Records for this task:

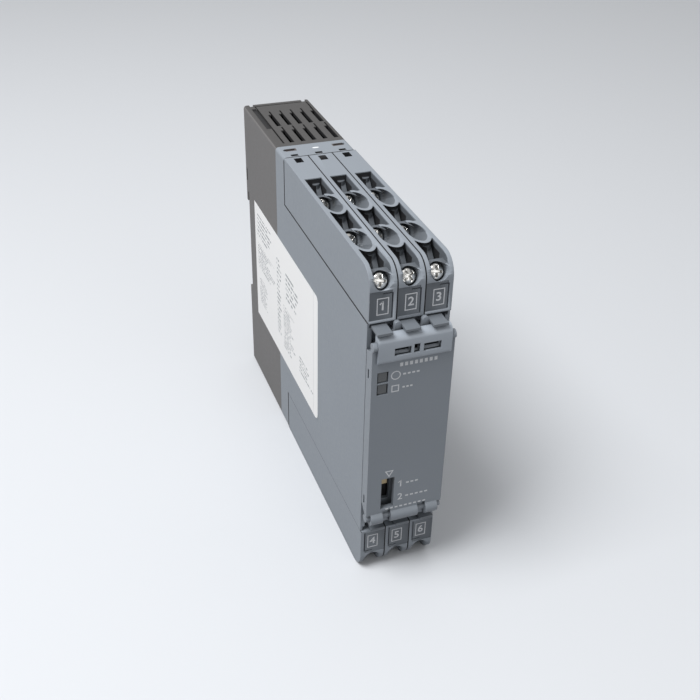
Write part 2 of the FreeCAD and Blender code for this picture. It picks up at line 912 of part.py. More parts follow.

...

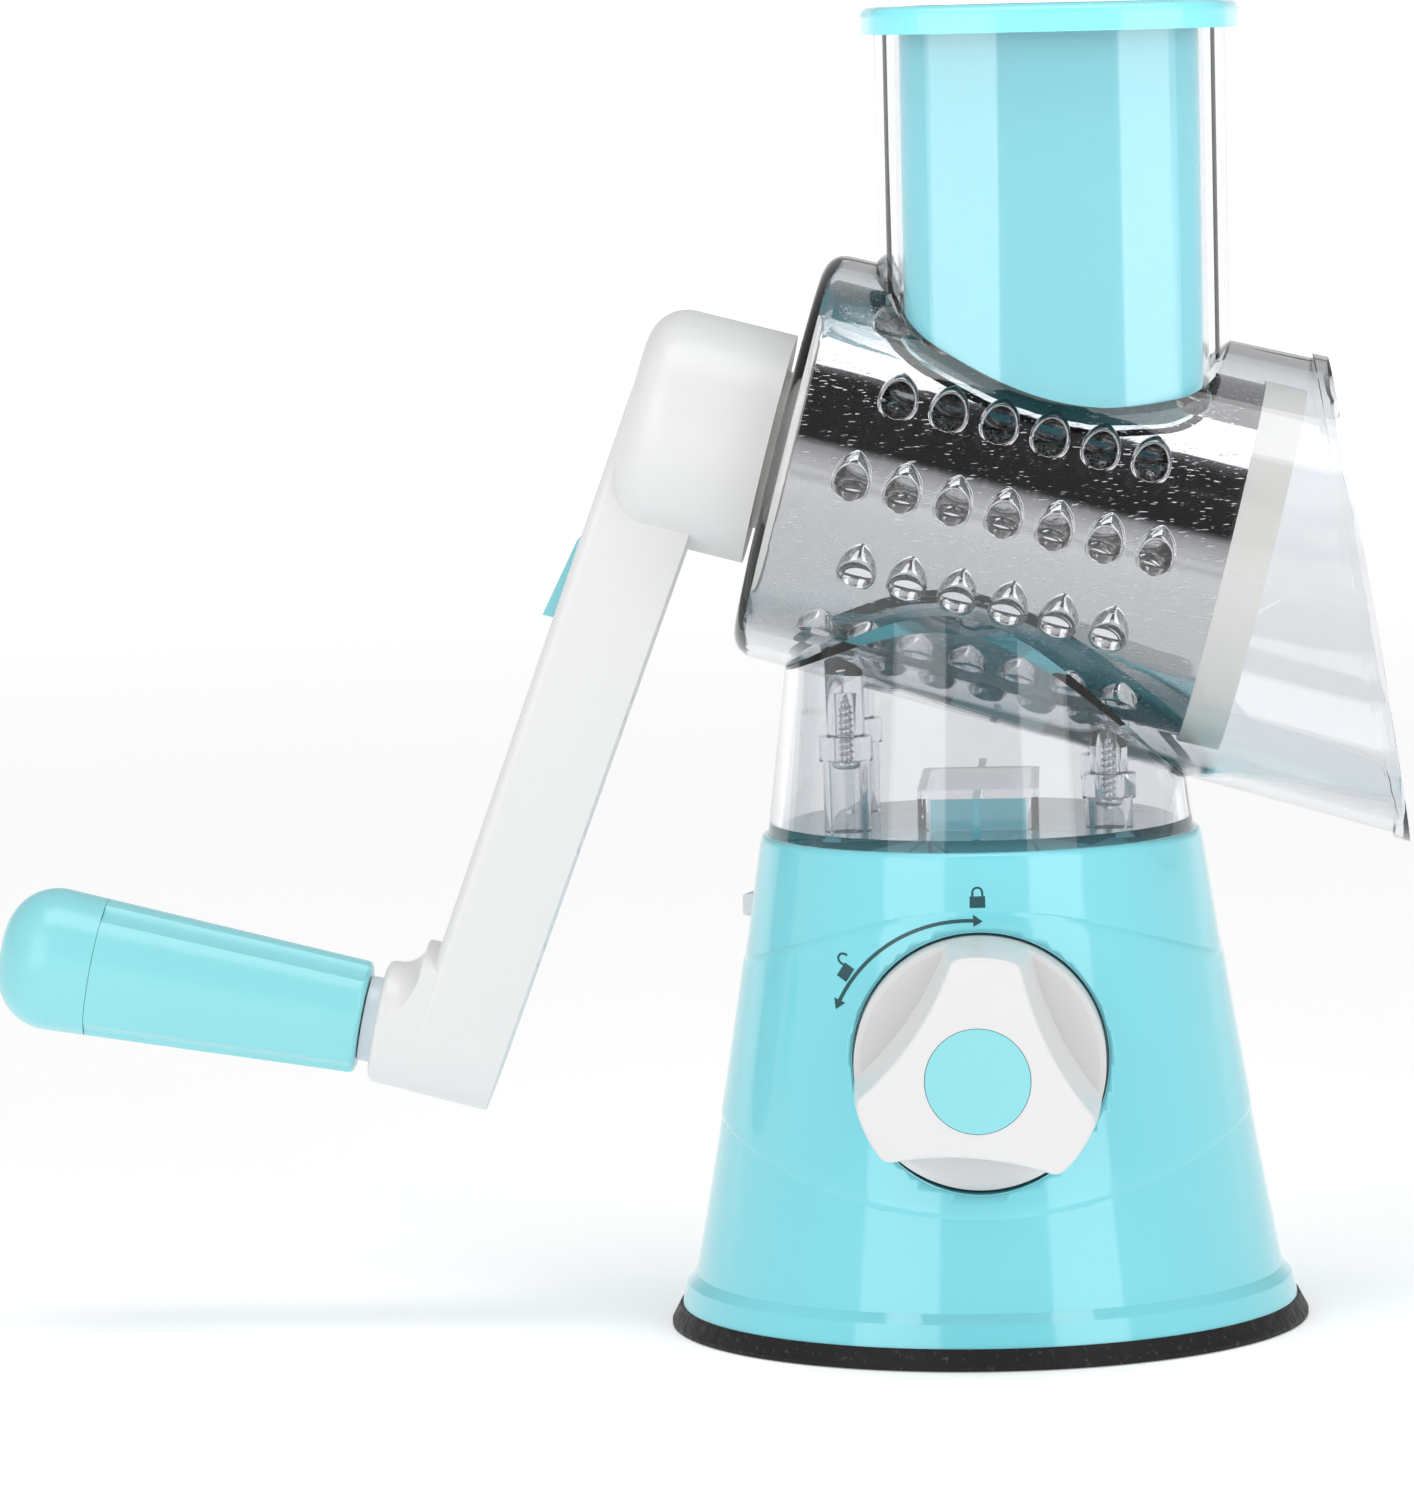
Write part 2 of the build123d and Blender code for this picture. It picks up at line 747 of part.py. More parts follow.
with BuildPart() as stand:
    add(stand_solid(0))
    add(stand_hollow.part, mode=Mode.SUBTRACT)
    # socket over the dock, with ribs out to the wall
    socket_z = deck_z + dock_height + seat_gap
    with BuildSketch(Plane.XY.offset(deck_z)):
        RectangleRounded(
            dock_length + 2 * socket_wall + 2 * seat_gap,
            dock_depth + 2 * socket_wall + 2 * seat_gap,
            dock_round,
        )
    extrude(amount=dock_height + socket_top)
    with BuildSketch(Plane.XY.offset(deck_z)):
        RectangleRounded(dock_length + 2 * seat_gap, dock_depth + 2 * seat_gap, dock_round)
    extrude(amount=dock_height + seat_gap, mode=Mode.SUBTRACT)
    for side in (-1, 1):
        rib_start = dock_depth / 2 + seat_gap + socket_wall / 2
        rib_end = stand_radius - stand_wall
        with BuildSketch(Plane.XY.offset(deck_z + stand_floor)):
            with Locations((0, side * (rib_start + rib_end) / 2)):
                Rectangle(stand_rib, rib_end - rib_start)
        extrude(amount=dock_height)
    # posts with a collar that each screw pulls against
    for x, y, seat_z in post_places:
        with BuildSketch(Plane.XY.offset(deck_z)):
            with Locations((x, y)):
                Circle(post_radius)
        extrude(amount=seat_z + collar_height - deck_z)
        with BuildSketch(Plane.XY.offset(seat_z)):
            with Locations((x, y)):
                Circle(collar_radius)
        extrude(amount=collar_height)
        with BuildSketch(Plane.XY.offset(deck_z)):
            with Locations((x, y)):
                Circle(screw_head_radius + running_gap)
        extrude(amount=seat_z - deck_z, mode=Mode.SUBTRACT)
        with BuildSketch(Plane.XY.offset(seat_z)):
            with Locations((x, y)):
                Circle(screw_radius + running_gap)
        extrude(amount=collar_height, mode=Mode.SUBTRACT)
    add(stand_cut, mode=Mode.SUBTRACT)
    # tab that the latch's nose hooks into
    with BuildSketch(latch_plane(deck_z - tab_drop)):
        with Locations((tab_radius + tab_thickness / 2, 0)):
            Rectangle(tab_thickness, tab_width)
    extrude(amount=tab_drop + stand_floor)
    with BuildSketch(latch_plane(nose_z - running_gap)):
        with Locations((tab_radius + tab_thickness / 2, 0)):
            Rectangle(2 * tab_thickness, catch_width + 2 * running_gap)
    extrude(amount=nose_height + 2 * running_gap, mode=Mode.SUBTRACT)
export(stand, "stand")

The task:
Which lines hold the word "picks"? Copy each of them from the records.

Completed task:
Write part 2 of the FreeCAD and Blender code for this picture. It picks up at line 912 of part.py. More parts follow.
Write part 2 of the build123d and Blender code for this picture. It picks up at line 747 of part.py. More parts follow.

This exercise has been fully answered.